Data shown:

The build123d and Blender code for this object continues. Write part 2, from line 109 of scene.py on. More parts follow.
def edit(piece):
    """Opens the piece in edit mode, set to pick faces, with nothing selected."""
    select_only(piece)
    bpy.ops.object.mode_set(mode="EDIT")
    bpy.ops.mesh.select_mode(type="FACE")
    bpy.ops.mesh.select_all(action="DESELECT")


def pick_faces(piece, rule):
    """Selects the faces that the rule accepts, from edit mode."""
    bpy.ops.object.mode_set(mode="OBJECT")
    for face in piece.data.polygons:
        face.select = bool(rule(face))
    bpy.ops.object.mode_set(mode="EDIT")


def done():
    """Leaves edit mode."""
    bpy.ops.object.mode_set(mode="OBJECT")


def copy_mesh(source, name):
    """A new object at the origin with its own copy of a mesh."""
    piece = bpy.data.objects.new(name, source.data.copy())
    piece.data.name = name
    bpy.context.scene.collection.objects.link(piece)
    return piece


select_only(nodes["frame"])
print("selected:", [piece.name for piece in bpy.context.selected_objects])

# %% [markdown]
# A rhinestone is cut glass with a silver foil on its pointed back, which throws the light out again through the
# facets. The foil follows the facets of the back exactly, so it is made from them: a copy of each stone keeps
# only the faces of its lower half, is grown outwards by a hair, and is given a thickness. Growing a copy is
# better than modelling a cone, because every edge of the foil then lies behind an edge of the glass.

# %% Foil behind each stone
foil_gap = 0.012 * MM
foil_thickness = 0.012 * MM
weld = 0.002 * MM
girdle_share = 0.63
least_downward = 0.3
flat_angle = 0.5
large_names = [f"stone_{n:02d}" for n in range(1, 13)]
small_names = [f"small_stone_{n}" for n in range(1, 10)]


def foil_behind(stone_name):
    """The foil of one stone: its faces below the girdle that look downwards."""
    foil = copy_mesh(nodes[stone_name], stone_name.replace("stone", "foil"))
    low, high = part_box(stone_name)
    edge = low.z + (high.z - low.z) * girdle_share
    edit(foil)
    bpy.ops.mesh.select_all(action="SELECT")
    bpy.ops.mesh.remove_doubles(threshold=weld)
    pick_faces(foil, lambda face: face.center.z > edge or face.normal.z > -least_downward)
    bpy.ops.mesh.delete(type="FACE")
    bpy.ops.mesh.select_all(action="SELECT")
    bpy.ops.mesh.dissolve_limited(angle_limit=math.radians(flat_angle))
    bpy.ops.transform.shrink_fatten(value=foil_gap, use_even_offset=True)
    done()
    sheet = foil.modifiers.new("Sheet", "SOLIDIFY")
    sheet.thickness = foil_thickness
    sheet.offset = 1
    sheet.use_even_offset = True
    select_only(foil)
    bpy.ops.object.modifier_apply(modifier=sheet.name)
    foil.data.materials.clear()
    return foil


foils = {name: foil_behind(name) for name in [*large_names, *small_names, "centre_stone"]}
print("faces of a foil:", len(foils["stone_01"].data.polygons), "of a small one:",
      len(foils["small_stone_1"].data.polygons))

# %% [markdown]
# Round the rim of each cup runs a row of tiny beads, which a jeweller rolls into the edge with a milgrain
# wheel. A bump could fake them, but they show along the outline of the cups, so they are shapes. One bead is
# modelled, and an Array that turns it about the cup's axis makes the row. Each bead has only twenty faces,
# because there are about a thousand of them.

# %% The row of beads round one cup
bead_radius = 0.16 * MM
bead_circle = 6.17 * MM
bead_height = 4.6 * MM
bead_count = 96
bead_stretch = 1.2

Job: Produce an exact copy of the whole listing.

Result:
The build123d and Blender code for this object continues. Write part 2, from line 109 of scene.py on. More parts follow.
def edit(piece):
    """Opens the piece in edit mode, set to pick faces, with nothing selected."""
    select_only(piece)
    bpy.ops.object.mode_set(mode="EDIT")
    bpy.ops.mesh.select_mode(type="FACE")
    bpy.ops.mesh.select_all(action="DESELECT")


def pick_faces(piece, rule):
    """Selects the faces that the rule accepts, from edit mode."""
    bpy.ops.object.mode_set(mode="OBJECT")
    for face in piece.data.polygons:
        face.select = bool(rule(face))
    bpy.ops.object.mode_set(mode="EDIT")


def done():
    """Leaves edit mode."""
    bpy.ops.object.mode_set(mode="OBJECT")


def copy_mesh(source, name):
    """A new object at the origin with its own copy of a mesh."""
    piece = bpy.data.objects.new(name, source.data.copy())
    piece.data.name = name
    bpy.context.scene.collection.objects.link(piece)
    return piece


select_only(nodes["frame"])
print("selected:", [piece.name for piece in bpy.context.selected_objects])

# %% [markdown]
# A rhinestone is cut glass with a silver foil on its pointed back, which throws the light out again through the
# facets. The foil follows the facets of the back exactly, so it is made from them: a copy of each stone keeps
# only the faces of its lower half, is grown outwards by a hair, and is given a thickness. Growing a copy is
# better than modelling a cone, because every edge of the foil then lies behind an edge of the glass.

# %% Foil behind each stone
foil_gap = 0.012 * MM
foil_thickness = 0.012 * MM
weld = 0.002 * MM
girdle_share = 0.63
least_downward = 0.3
flat_angle = 0.5
large_names = [f"stone_{n:02d}" for n in range(1, 13)]
small_names = [f"small_stone_{n}" for n in range(1, 10)]


def foil_behind(stone_name):
    """The foil of one stone: its faces below the girdle that look downwards."""
    foil = copy_mesh(nodes[stone_name], stone_name.replace("stone", "foil"))
    low, high = part_box(stone_name)
    edge = low.z + (high.z - low.z) * girdle_share
    edit(foil)
    bpy.ops.mesh.select_all(action="SELECT")
    bpy.ops.mesh.remove_doubles(threshold=weld)
    pick_faces(foil, lambda face: face.center.z > edge or face.normal.z > -least_downward)
    bpy.ops.mesh.delete(type="FACE")
    bpy.ops.mesh.select_all(action="SELECT")
    bpy.ops.mesh.dissolve_limited(angle_limit=math.radians(flat_angle))
    bpy.ops.transform.shrink_fatten(value=foil_gap, use_even_offset=True)
    done()
    sheet = foil.modifiers.new("Sheet", "SOLIDIFY")
    sheet.thickness = foil_thickness
    sheet.offset = 1
    sheet.use_even_offset = True
    select_only(foil)
    bpy.ops.object.modifier_apply(modifier=sheet.name)
    foil.data.materials.clear()
    return foil


foils = {name: foil_behind(name) for name in [*large_names, *small_names, "centre_stone"]}
print("faces of a foil:", len(foils["stone_01"].data.polygons), "of a small one:",
      len(foils["small_stone_1"].data.polygons))

# %% [markdown]
# Round the rim of each cup runs a row of tiny beads, which a jeweller rolls into the edge with a milgrain
# wheel. A bump could fake them, but they show along the outline of the cups, so they are shapes. One bead is
# modelled, and an Array that turns it about the cup's axis makes the row. Each bead has only twenty faces,
# because there are about a thousand of them.

# %% The row of beads round one cup
bead_radius = 0.16 * MM
bead_circle = 6.17 * MM
bead_height = 4.6 * MM
bead_count = 96
bead_stretch = 1.2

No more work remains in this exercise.